Encore plus oublié de la postérité que son contemporain Renoir (1841-1919), Ferdinand Pelez (1848-1913) revient sur les cimaises du Petit Palais, tandis que le Grand Palais rend hommage au maître post-impressionniste. Est-ce à dire que l’un entre par la grande porte et l’autre par la petite? Certes, l’un peint les grands de ce monde et l’autre le Paris populaire. La touche floue et pastelle de Renoir s’oppose à celle nette et sombre de Pelez. Le premier est autodidacte, le second a suivi une formation académique. Mais les deux hommes se rejoignent dans leur intérêt pour la figure humaine, en particulier la femme et les enfants.
Comme pour Renoir, les années 1880 sont une date charnière pour Ferdinand Emmanuel Pelez de Cordova, dont l’enfance parisienne a été baignée par l’influence des livres romantiques que son père Raymond illustre.

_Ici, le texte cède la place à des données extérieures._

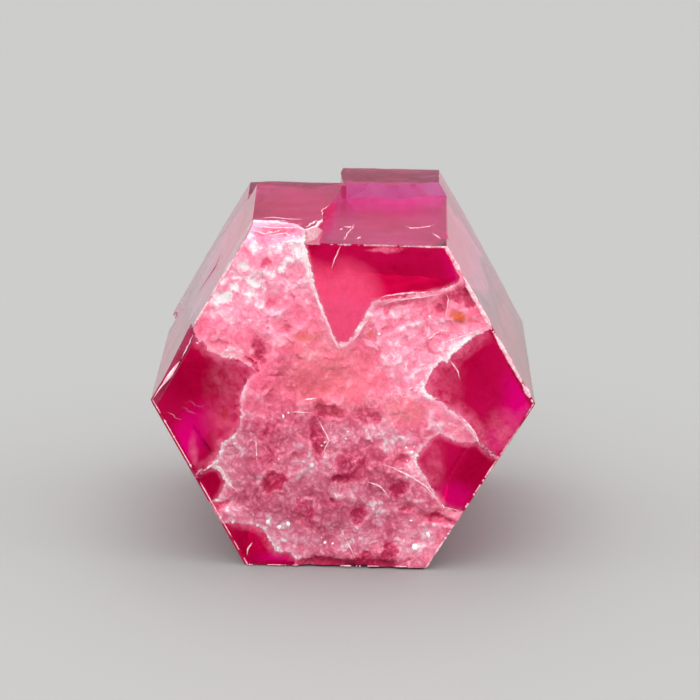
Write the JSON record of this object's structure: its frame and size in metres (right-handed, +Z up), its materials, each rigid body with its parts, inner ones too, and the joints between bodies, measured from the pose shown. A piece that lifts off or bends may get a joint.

Après sa réussite à l’Ecole des Beaux-Arts, où Ferdinand suit les cours du prisé Alexandre Cabanel (1823-1889), le jeune homme s’inscrit à l’Académie Julian. Dès 1875, l’Etat lui achète Les Tireurs d’arc, puis La Mort de l’empereur Commode (1879) – sa dernière oeuvre historique. Car la critique, forte de son nouveau pouvoir de lancement (ou de piétinement) de carrières artistiques, devient indifférente à ce genre pictural.
1880 marque ainsi un tournant irréversible dans l’oeuvre de Pelez. Le peintre se consacre dorénavant aux scènes de la vie moderne, dans un style naturaliste – nouvelle vogue qui envahit le Salon comme l’observe Zola. Mais au lieu de présenter les bals, les déjeuners champêtres, les portraits de la bourgeoisie, F. Pelez s’intéresse aux laissés-pour-compte de la Belle Epoque. Le peintre s’attache aux anonymes dont les anecdotes tragiques font les choux gras des rubriques de faits divers. Dans un style épuré, l’artiste représente ces anti-héros dans un décor neutre, sans profondeur, forçant le regard à se concentrer sur la figure humaine, misérable. Ferdinand Pelez connaît un premier succès public avec Au lavoir (1880), représentant des femmes s’exténuant à la lessive, et son Petit marchand de mouron (vers 1880). Si les enfants sont d’abord représentés tout sourire, la misère de leur condition prend rapidement le dessus, grâce à une gamme chromatique volontairement restreinte et une pose frontale qui trahit la tristesse de leur regard (Petit marchand de citrons, vers 1895).
Dix ans après l’écrasement de la Commune, l’opposition des classes s’insinue dans La Bouchée de pain (1904). Commandée par le ministère de l’Instruction publique et des Beaux-Arts, l’oeuvre, initialement axée sur le Travail – valeur républicaine par excellence-, débouche sur la représentation d’une file de miséreux, qui se rendent au réfectoire des oubliés de l’opulence économique. Tout aussi populaires et humbles sont les Saltimbanques (1888) réunis au sein d’une oeuvre monumentale. Les personnages sont représentés côte à côte, grandeur nature, regardant directement le spectateur. Composition que l’on retrouve dans L’Humanité! (1896), les forains étant remplacés par une foule d’anonymes dans un jardin public, avec au centre un Christ sur croix. Signe qu’à l’avènement de la séparation de l’Eglise et de l’Etat, la place du religieux occupe encore les esprits! Cette oeuvre, en latence depuis cinq ans, devait marquer sur la scène artistique le retour du peintre, qui avait cessé de présenter ses oeuvres de manière régulière aux Salons. Ne trouvant pas preneur, l’oeuvre est détruite. Subsistent des études et une photographie de la composition, retrouvée dans son atelier.
En fin de carrière, Ferdinand Pelez se tourne vers l’univers précieux de l’Opéra. Là encore, au lieu de représenter l’ostensible luxe des spectateurs, l’artiste préfère montrer l’envers du décor. Il peint les danseuses de ballet anonymes, jeunes apprenties d’origine modeste, échangeant leurs tristes vêtements de ville pour enfiler leur tutu nacré. Un travail que l’artiste exécute sur plusieurs années et qui tend à devenir de plus en plus monochrome, le décor des loges se confondant avec la chair des corps dénudés.
Promu officier de la Légion d’Honneur (1910), F. Pelez, usé, décède trois ans après à son domicile (62, bd de Clichy); il est enterré au cimetière du Père Lachaise. Il laisse une oeuvre aux sujets marginaux, traitée avec une grande rigueur académique, qui allie étrangement chaleur humaine et distance plastique. Une belle découverte ou comme dirait les Surréalistes, une formidable trouvaille!